■ AIM: Your task is to copy the lines between the line containing "const mat = new THREE.Group();" and the line containing "if empty is", counting both of those lines, and to emit nothing more.

*** RAW DATA ***

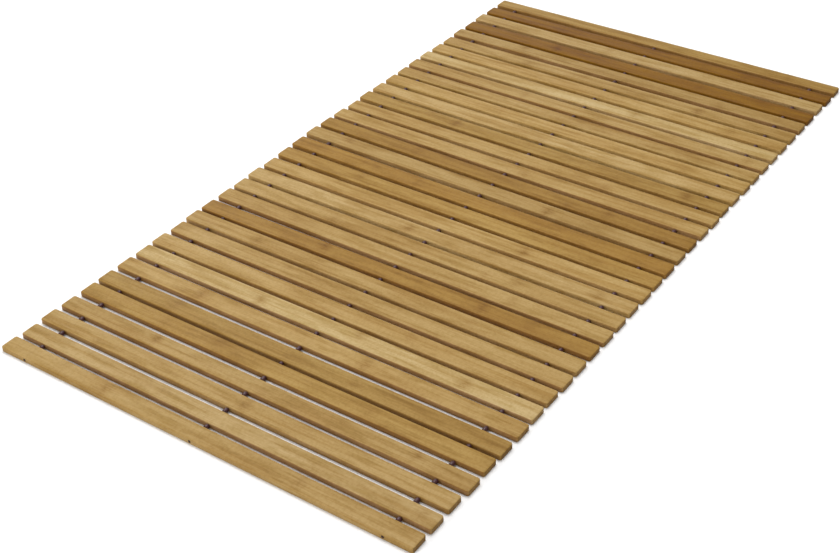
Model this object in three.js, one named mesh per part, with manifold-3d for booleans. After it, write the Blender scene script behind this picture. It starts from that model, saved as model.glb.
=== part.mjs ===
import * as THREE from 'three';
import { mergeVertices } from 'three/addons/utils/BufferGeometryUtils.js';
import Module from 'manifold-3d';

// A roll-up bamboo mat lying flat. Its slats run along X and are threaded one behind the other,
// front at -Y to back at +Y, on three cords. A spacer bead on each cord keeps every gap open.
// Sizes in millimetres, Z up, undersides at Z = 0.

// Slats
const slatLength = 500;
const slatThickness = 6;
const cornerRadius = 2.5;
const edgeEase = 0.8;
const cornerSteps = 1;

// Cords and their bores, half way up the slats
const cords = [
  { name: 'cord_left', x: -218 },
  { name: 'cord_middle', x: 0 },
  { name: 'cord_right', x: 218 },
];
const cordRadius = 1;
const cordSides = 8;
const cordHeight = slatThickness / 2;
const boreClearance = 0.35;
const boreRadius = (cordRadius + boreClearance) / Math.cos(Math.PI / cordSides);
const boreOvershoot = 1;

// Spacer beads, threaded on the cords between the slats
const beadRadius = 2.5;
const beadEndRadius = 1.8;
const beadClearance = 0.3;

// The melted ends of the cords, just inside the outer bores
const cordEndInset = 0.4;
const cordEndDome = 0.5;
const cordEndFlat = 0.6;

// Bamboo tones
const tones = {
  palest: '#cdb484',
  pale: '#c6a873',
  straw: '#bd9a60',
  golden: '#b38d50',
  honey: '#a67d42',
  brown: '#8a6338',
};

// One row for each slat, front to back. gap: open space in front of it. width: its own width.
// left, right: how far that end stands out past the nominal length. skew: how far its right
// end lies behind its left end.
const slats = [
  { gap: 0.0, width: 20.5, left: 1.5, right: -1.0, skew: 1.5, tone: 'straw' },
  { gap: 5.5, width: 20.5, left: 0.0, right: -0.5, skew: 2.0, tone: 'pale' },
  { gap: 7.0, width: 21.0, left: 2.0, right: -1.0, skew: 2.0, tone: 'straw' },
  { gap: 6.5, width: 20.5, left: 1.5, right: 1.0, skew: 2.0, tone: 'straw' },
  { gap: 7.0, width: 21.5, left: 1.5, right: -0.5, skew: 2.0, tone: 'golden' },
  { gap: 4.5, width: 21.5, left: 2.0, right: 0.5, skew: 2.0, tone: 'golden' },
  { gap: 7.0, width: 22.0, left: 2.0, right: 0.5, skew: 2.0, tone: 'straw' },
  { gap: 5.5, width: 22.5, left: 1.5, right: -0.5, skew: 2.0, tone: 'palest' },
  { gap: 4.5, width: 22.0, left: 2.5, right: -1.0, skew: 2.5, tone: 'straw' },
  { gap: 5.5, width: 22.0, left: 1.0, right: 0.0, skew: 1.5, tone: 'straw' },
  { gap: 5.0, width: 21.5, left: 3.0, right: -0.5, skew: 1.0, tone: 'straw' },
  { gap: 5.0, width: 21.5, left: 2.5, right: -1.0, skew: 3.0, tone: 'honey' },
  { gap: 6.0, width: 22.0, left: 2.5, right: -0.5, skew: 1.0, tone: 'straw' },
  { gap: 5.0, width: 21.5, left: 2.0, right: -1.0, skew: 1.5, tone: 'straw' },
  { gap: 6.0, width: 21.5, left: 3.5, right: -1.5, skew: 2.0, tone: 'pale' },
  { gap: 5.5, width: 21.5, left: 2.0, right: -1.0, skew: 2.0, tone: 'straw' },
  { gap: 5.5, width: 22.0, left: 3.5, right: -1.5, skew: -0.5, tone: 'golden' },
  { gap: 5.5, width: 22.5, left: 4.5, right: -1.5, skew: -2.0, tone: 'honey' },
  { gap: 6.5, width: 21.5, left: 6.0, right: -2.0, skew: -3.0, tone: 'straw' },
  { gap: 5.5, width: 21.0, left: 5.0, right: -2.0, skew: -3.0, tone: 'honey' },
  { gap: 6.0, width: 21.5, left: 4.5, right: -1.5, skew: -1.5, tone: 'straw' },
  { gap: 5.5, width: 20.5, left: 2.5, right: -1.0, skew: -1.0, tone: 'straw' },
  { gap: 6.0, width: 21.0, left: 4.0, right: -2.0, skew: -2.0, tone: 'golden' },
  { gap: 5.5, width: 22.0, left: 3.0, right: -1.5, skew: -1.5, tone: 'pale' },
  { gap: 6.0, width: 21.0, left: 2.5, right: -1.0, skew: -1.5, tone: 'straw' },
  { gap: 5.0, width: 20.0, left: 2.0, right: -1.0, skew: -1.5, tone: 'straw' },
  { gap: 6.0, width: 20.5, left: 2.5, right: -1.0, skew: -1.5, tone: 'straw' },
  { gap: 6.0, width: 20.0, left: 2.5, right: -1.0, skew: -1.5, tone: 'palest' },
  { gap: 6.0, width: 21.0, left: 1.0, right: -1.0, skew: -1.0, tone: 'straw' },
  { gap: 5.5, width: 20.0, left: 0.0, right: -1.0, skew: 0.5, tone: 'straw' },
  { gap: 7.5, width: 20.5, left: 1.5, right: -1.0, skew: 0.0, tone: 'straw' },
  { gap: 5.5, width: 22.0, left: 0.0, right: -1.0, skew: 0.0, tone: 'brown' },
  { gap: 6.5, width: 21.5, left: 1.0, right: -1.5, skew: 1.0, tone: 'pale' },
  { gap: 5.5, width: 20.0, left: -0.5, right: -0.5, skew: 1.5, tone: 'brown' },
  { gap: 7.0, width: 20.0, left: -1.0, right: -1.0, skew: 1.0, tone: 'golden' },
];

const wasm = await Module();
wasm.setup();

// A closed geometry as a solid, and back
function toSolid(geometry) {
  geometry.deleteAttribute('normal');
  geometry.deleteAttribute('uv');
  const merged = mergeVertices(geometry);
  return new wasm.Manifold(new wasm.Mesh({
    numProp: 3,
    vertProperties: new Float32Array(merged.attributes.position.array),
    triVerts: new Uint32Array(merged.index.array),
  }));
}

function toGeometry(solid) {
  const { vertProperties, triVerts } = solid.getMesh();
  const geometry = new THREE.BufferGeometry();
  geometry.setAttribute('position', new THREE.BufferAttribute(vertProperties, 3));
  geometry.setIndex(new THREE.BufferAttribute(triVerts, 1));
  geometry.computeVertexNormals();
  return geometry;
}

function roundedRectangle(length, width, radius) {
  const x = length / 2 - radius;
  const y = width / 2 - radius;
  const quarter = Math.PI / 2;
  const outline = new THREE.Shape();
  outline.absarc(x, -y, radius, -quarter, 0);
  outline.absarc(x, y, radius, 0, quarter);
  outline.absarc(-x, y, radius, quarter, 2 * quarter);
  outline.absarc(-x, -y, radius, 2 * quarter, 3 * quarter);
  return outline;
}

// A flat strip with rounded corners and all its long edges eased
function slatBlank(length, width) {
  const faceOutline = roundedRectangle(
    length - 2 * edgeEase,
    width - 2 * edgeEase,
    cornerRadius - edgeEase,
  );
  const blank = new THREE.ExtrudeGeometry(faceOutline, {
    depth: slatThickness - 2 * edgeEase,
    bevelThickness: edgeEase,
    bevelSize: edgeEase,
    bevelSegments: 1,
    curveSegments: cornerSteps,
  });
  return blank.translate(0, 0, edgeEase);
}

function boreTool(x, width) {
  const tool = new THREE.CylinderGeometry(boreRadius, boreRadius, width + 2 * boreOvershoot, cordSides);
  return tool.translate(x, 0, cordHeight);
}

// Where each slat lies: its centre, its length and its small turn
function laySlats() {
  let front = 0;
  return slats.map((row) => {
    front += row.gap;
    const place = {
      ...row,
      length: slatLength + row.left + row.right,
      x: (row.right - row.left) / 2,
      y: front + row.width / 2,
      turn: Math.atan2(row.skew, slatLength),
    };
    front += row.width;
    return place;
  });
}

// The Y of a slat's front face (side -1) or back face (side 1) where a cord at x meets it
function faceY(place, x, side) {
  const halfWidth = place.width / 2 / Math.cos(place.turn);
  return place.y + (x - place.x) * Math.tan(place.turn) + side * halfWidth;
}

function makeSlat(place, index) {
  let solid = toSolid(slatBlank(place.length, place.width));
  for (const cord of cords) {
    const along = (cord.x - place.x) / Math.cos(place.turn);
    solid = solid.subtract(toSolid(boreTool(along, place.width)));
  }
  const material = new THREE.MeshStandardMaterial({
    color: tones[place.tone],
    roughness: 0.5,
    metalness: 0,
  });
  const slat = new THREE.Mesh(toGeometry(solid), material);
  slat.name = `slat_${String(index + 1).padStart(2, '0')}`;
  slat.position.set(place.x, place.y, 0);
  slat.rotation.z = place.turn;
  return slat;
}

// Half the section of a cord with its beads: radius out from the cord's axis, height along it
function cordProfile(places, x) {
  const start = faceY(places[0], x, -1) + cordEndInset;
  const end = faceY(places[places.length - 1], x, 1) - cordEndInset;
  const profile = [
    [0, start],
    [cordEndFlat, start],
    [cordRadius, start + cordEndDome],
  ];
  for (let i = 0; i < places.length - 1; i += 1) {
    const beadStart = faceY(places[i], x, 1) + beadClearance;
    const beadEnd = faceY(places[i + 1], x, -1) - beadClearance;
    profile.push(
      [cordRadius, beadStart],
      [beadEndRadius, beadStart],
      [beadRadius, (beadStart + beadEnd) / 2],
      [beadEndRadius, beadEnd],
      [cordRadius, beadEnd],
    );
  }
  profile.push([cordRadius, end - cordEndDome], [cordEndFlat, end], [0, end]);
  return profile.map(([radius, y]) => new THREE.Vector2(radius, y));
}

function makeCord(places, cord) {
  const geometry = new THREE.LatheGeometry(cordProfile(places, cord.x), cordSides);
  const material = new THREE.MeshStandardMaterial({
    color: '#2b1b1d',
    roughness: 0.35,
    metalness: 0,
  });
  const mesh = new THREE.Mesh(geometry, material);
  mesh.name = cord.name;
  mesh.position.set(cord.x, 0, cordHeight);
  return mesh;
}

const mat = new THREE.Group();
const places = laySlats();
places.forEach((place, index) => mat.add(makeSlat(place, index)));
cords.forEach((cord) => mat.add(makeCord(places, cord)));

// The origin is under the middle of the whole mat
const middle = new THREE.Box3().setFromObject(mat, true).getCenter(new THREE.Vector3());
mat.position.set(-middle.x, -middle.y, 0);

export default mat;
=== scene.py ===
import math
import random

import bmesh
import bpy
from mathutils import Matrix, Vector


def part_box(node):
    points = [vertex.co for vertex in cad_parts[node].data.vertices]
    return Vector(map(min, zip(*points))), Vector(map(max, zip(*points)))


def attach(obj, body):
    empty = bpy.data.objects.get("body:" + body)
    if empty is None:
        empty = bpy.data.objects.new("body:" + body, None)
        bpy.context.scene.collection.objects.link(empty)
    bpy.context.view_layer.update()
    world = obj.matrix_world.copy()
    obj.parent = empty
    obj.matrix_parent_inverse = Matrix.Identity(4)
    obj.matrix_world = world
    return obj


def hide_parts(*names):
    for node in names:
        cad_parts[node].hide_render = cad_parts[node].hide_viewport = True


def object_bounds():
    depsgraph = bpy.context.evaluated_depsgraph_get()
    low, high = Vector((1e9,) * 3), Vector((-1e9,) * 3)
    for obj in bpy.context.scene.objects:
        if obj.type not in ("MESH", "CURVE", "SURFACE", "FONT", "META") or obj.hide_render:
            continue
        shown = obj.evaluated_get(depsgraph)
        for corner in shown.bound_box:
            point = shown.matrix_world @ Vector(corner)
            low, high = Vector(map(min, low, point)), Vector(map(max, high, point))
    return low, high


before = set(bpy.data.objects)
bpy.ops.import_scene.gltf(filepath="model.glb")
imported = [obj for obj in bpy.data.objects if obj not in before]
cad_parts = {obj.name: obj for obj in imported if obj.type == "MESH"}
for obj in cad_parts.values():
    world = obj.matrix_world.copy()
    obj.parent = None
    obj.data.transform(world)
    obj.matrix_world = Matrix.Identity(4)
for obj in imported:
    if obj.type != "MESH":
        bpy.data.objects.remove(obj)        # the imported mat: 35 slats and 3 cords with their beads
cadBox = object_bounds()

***

■ FINISHED TASK:
const mat = new THREE.Group();
const places = laySlats();
places.forEach((place, index) => mat.add(makeSlat(place, index)));
cords.forEach((cord) => mat.add(makeCord(places, cord)));

// The origin is under the middle of the whole mat
const middle = new THREE.Box3().setFromObject(mat, true).getCenter(new THREE.Vector3());
mat.position.set(-middle.x, -middle.y, 0);

export default mat;
=== scene.py ===
import math
import random

import bmesh
import bpy
from mathutils import Matrix, Vector


def part_box(node):
    points = [vertex.co for vertex in cad_parts[node].data.vertices]
    return Vector(map(min, zip(*points))), Vector(map(max, zip(*points)))


def attach(obj, body):
    empty = bpy.data.objects.get("body:" + body)
    if empty is None:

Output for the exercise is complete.